Lots of interesting views on EV here. I have thought about getting one as my family daily routine is very low miles (8 year old car with 52k miles and 18 year old pickup with 105k). Charging being a major concern for a lot of people got me to looking. There are only 2 charging stations within 50 miles of me listed on a google search. One is on the local college campus that I would probably get a parking ticket if I tried to use. The other appears to be a the Nissan dealer. Not where I want to spend my time charging.
Totally agree with you there.
The vast majority of EV owners (100% of those I know personally) are charging at home. For the reasons of extreme convenience and cost (public chargers can be randomly expensive. All Tesla SuperChargers are over-priced).
I would have to upgrade the electrical service at my home to add a decent charger. My home only has 200 amp service and it is all electric including heat. I could probably get by with a 110 charger every day as miles driven are low.
My home is also wired for 200amp service, and I did NOT have to rewire any circuits to add an L2 charger in the garage.
I reused my electric dryer 380V plug (seating vacant after I had upgraded to a gas dryer a few years prior), and plugged a Siemens L2 30amp charger in its place about 10 years ago (circuit is wired for 40 amps). That charger (technically and
EVSE), is still working just fine. It cost me ~$500 for that thing a decade ago, and a few minutes of drilling a hole through garage door to the washing room on the other side of the wall to rout the cable. Then a few more minutes to mount the brackets to hang the unit on the wall. A 1-beer job all-around.
These days, you can get an L2 charger for 1/2 of what it cost me 10 years ago:
https://www.amazon.com/s?k=ev+charger&crid=2SQIWDOMIJDW3&sprefix=ev+charg,aps,241&ref=nb_sb_noss_2
Just make sure you buy an L2 charger with long enough cable, as those very in size from 15-50 feet. Longer ones are appreciably more expensive. I went with a 30-footer, which is plenty long enough for the present purpose. But requires the car to be in the garage for charging. If I had a 50 foot cable, I could reach a second EV that (will be soon) parked outside. As it is, I will likely have to relocate the charger to the garage-door-facing wall of the garage.
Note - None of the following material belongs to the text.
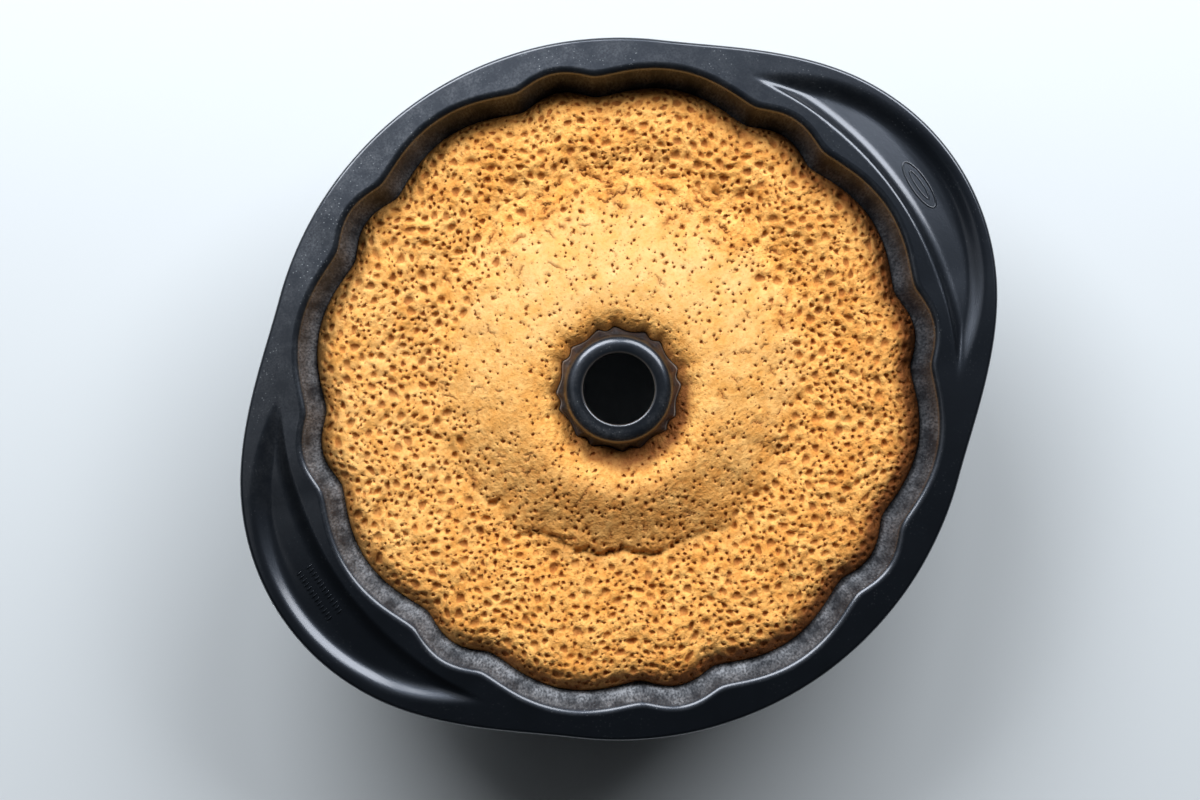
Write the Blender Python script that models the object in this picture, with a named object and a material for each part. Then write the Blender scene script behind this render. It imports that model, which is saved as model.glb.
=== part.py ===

However, that yearly vacation drive is the deal breaker. I could probably get to the mountains or the beach on a charge. But, personally haven't seen any charging spots at any of the hotels I stay at or condos. Don't want to spend my vacation trying to charge the car and need a full charge to get home.
Honestly, I would NOT recommend EV to anyone who can only justify owning one (1) car. To be a 1-car household, that vehicle will need to be a jack of all trades at just the right price, and EV is unlikely to be "it".
I have a small solar experiment/project as a hobby at home so I do understand batteries and how much power anything requiring heat consumes. Who wants to wear a coat in the car on cold days just to have battery for range. Is the a/c in an electric like the stop/start a/c on my gas car - compressor cuts off till it starts getting warm then the car restarts? No problem there. I eliminated that feature. Can you on an EV? Just my thoughts.
No-one wears a coat just to have battery for range. That's an urban legend.
HVAC, suspension, interior features are mostly the same in EVs compared to traditional internal combustion cars. A few automakers tried to go weird with interior choices for EVs (BMW, Tesla), but that's mostly a design fad. Only drivetrain is different and overall more compact, so that opens up possibilities for slightly more creative interior layout options, but that need not result in weird outcomes. BMW went to traditional high-quality interiors, and the cars look way more user friendly now. So do Lucid and Rivian, compared to a Tesla.
HVAC (heat, AC, blower) work identically to ICE cars. Heat can come from the coolant that circulates through the batteries (they heat up when charging/discharging), or an electric heater. Or either/or. HVAC system, especially the AC, is significantly more robust and responsive, since it needs to heat/cool the batteries, not just the passenger compartment.